The highest bidder leads the first trick. After the first, the winner of the trick leads the next. Each player must play in turn following in a clockwise circle.

The players are split into two teams. If 4 handed, two teams of 2. If 6 handed, two teams of 3. If 8 handed, two teams of 4. Teammates are split by every other seating. You cannot sit next to one of your partners.

After each hand the cards are pulled into a pile by the team that won that trick. It is important that the cards of different teams are not mixed. They must be counted in the end.

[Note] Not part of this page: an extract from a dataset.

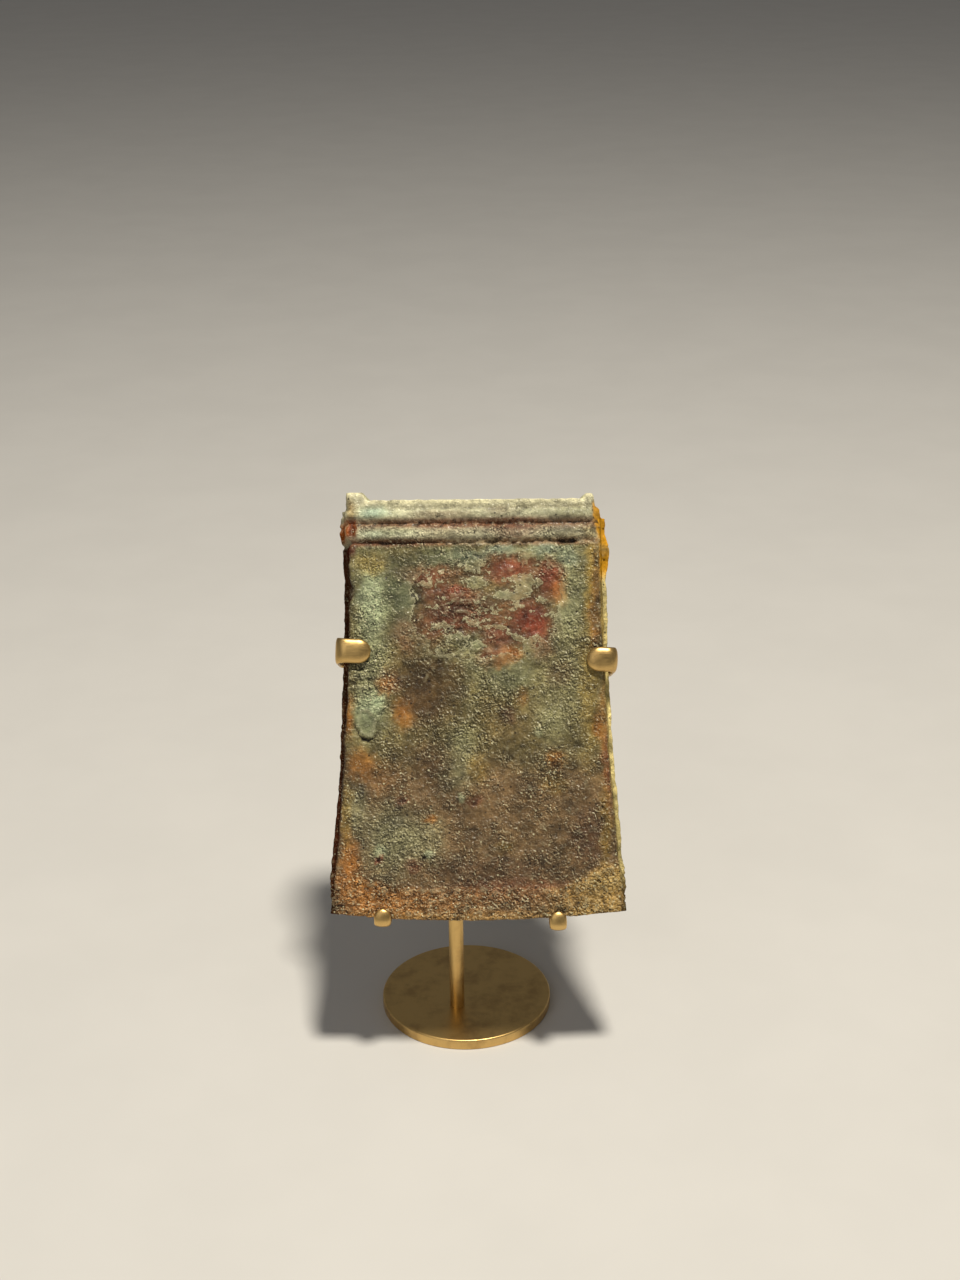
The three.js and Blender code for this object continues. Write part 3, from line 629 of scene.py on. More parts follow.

The goal of Smear is to match the points of you or your teams bid, or to prevent the opposing team from matching their bid. There are Five major points to collect in each deal: HIGH, LOW, JACK, JOKER, GAME. HIGH is the highest value trump card, almost always the ace. LOW, the lowest member of trump, belongs to the player who held it. It does not need to be won in a trick. It is typically the two if it is not sleeping, and should be left on the table once played. The JACK of trump and the JOKER must be won in a trick. GAME is an accumulation of all the points won by either team.

For counting GAME the value of each card is as follows. A-4 pts, K-3 pts, Q-2 pts, J-1 pt, 10-10 pts, 9 through 2- 0 pts, Jo-0 pts.